> To do
Select from the records below every line that has the word "rigid" in it.

> Supplied material
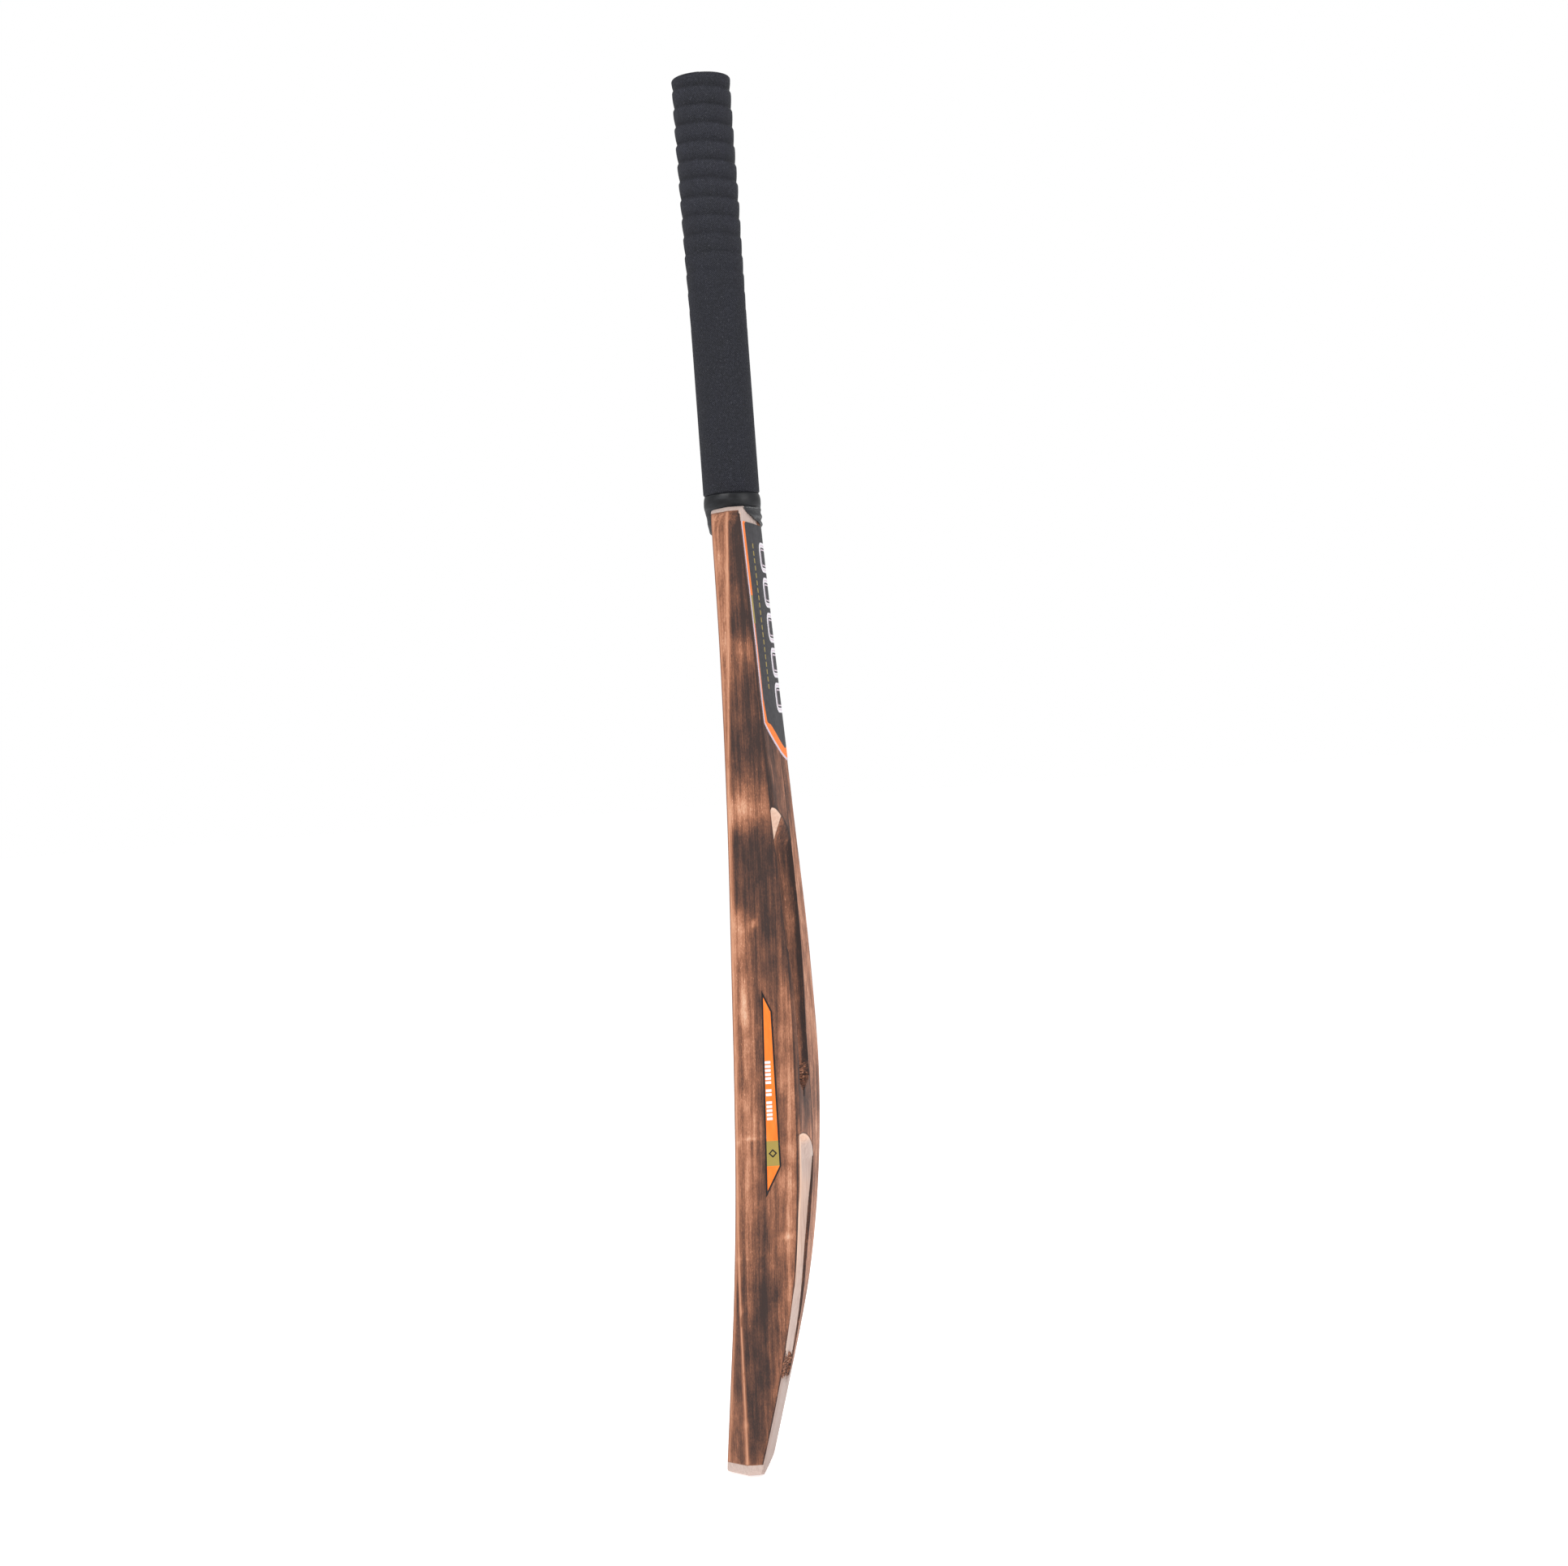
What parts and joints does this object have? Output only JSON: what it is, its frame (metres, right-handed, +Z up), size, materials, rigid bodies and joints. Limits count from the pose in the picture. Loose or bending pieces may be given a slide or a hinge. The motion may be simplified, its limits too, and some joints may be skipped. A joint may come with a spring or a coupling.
{
  "type": "cricket bat",
  "caption": "Cricket bat with a scorched, bowed willow blade, a spine with long scoops beside it, edge and back stickers, and a ribbed black rubber grip on a spliced cane handle.",
  "frame": {"origin": "middle of the flat toe, on the plane that the bat stands on", "axes": "+Z up the handle, +X across the blade to the right as seen from the face, +Y from the face towards the back"},
  "size_m": [0.1086, 0.0728, 0.8505],
  "materials": {
    "willow": "scorched and lightly worn, satin",
    "cane": "bare laminated cane",
    "spring_rubber": "matte",
    "twine": "waxed thread",
    "grip_rubber": "satin, finely textured",
    "tape": "glossy, wrinkled",
    "back_sticker": "printed film, black with an orange stripe",
    "edge_sticker": "printed film, orange with a black border"
  },
  "bodies": {
    "root": {"blade": "willow", "cane_left_front": "cane", "cane_left_middle": "cane", "cane_left_back": "cane", "cane_centre_front": "cane", "cane_centre_middle": "cane", "cane_centre_back": "cane", "cane_right_front": "cane", "cane_right_middle": "cane", "cane_right_back": "cane", "rubber_strip_left": "spring_rubber", "rubber_strip_right": "spring_rubber", "twine_binding": "twine", "rubber_grip": "grip_rubber", "collar_band": "tape", "shoulder_wrap": "tape", "back_label": "back_sticker", "edge_label_right": "edge_sticker", "edge_label_left": "edge_sticker"}
  },
  "joints": []
}
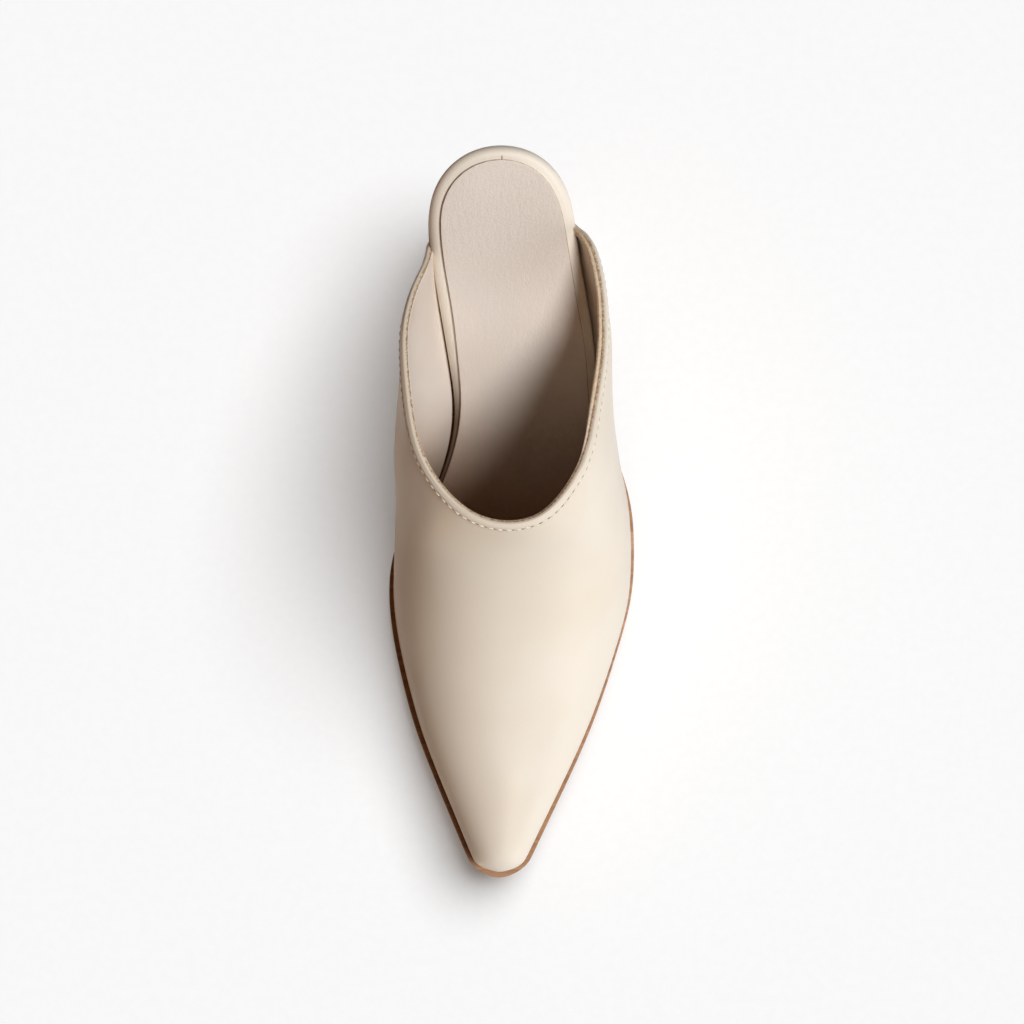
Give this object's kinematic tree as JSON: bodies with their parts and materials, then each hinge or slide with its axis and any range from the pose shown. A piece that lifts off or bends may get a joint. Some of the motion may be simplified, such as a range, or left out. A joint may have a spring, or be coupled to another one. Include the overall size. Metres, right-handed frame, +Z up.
{
  "type": "heeled mule",
  "caption": "Backless slip-on shoe with a pointed leather upper, an open back over a bare insole and a tall block heel.",
  "frame": {"origin": "on the floor, under the middle of the shoe's box", "axes": "+Z up from the floor, toe towards -Y, outer side of the foot towards +X"},
  "size_m": [0.0854, 0.247, 0.1015],
  "materials": {
    "cream": "smooth cream leather, satin",
    "nude": "matt nude lining leather",
    "edge": "waxed tan sole edge",
    "stack": "tan stacked layers, satin",
    "lift": "matt brown rubber"
  },
  "bodies": {
    "root": {"outsole": "edge", "midsole": "edge", "insole": "cream", "sock": "nude", "upper": "cream", "heel": "stack", "top_lift": "lift"}
  },
  "joints": []
}
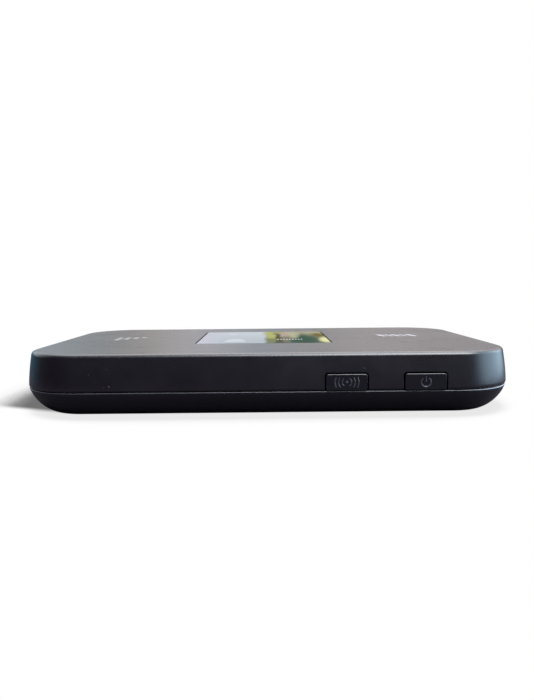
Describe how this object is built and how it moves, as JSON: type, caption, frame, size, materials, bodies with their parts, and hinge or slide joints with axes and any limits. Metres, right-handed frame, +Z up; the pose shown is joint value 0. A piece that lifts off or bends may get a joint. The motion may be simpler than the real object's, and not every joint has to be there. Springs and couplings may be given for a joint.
{
  "type": "mobile hotspot",
  "caption": "Flat, rounded pocket hotspot with a small colour screen on top, push buttons in one long side and a rear cover that comes off the battery.",
  "frame": {"origin": "middle of the flat bottom face that the hotspot rests on", "axes": "+X runs along the long side, to the right seen from the side with the buttons; -Y is the side with the buttons; +Z is up through the screen"},
  "size_m": [0.107, 0.0642, 0.0136],
  "materials": {
    "shell_plastic": "satin dark grey with a fine grain",
    "rear_plastic": "matte near-black",
    "frame_plastic": "moulded black",
    "screen": "clear glossy window over a lit picture",
    "lcd": "laminated display glass",
    "light_guide": "milky clear",
    "foam": "soft black foam",
    "sheet_steel": "plated sheet",
    "screw": "blackened",
    "chip": "moulded black epoxy",
    "connector_plastic": "ivory nylon",
    "board": "green solder mask",
    "flex": "amber film",
    "contact": "gold plated",
    "cell": "printed film wrap over an aluminium can",
    "label": "blank white label",
    "card": "white card plastic"
  },
  "bodies": {
    "rear_cover": {"rear_cover": "rear_plastic", "cover_foam_pad": "foam"},
    "main_unit": {"top_cover": "shell_plastic", "inner_frame": "frame_plastic", "screen_lens": "screen", "lens_adhesive": "foam", "lcd_tray": "sheet_steel", "lcd_backlight": "light_guide", "lcd_glass": "lcd", "lcd_gasket": "foam", "lcd_flex": "flex", "wps_switch": "sheet_steel", "power_switch": "sheet_steel", "circuit_board": "board", "baseband_shield": "sheet_steel", "radio_shield": "sheet_steel", "baseband_processor": "chip", "memory_chip": "chip", "power_chip": "chip", "radio_transceiver": "chip", "wifi_chip": "chip", "screen_connector": "connector_plastic", "main_antenna": "flex", "second_antenna": "flex", "wifi_antenna": "flex", "main_antenna_spring": "contact", "second_antenna_spring": "contact", "wifi_antenna_spring": "contact", "usb_shell": "sheet_steel", "usb_tongue": "chip", "sim_socket": "sheet_steel", "reset_switch": "sheet_steel", "battery_connector": "connector_plastic", "contact_spring_1": "contact", "contact_spring_2": "contact", "contact_spring_3": "contact", "contact_spring_4": "contact", "rating_label": "label", "screw_1": "screw", "screw_2": "screw", "screw_3": "screw", "screw_4": "screw", "screw_5": "screw", "screw_6": "screw"},
    "battery": {"battery_cell": "cell", "battery_end_cap": "frame_plastic", "battery_pad_1": "contact", "battery_pad_2": "contact", "battery_pad_3": "contact", "battery_pad_4": "contact"},
    "wps_button": {"wps_button": "shell_plastic", "wps_plunger": "chip"},
    "power_button": {"power_button": "shell_plastic", "power_plunger": "chip"},
    "reset_button": {"reset_plunger": "frame_plastic"},
    "sim_card": {"sim_card": "card"}
  },
  "joints": [
    {"name": "cover_release", "type": "slide", "parent": "rear_cover", "child": "main_unit", "axis": [0, 0, 1], "range_m": [0, 0.02]},
    {"name": "battery_lift", "type": "slide", "parent": "rear_cover", "child": "battery", "axis": [0, 0, 1], "range_m": [0, 0.008]},
    {"name": "wps_press", "type": "slide", "parent": "main_unit", "child": "wps_button", "axis": [0, 1, 0], "range_m": [0, 0.0003]},
    {"name": "power_press", "type": "slide", "parent": "main_unit", "child": "power_button", "axis": [0, 1, 0], "range_m": [0, 0.0003]},
    {"name": "reset_press", "type": "slide", "parent": "main_unit", "child": "reset_button", "axis": [0, 0, 1], "range_m": [0, 0.00025]},
    {"name": "sim_slide", "type": "slide", "parent": "main_unit", "child": "sim_card", "axis": [1, 0, 0], "range_m": [0, 0.01]}
  ],
  "couplings": [
    {"joint": "battery_lift", "follows": "cover_release", "ratio": 0.4}
  ]
}
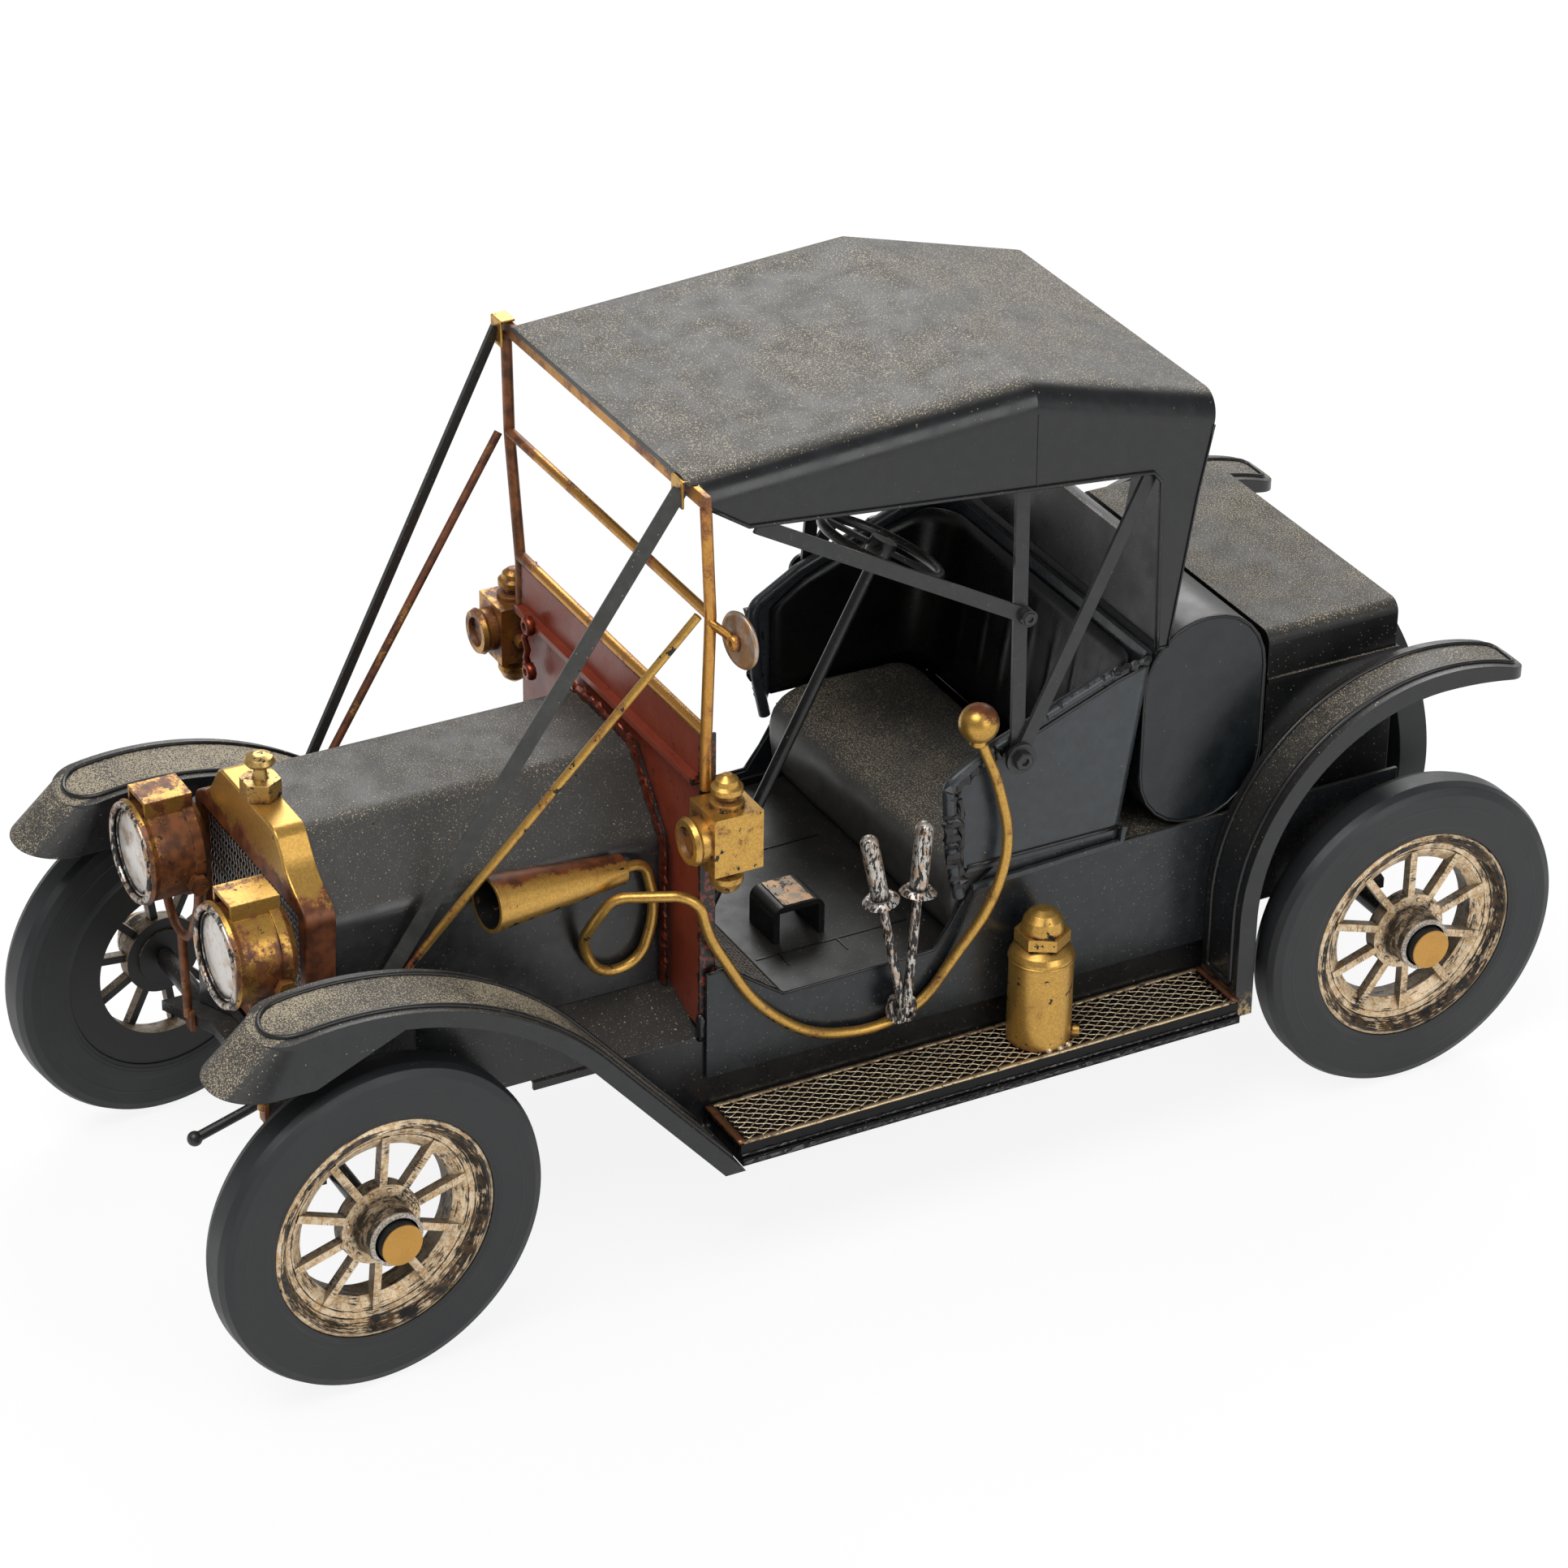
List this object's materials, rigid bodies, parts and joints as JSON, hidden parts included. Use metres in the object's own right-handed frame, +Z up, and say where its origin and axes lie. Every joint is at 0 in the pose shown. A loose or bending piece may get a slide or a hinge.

> Solution
What parts and joints does this object have? Output only JSON: what it is, its frame (metres, right-handed, +Z up), size, materials, rigid bodies and joints. Limits count from the pose in the picture. Loose or bending pieces may be given a slide or a hinge. The motion may be simplified, its limits too, and some joints may be skipped. A joint may come with a spring or a coupling.
List this object's materials, rigid bodies, parts and joints as JSON, hidden parts included. Use metres in the object's own right-handed frame, +Z up, and say where its origin and axes lie. Every joint is at 0 in the pose shown. A loose or bending piece may get a slide or a hinge.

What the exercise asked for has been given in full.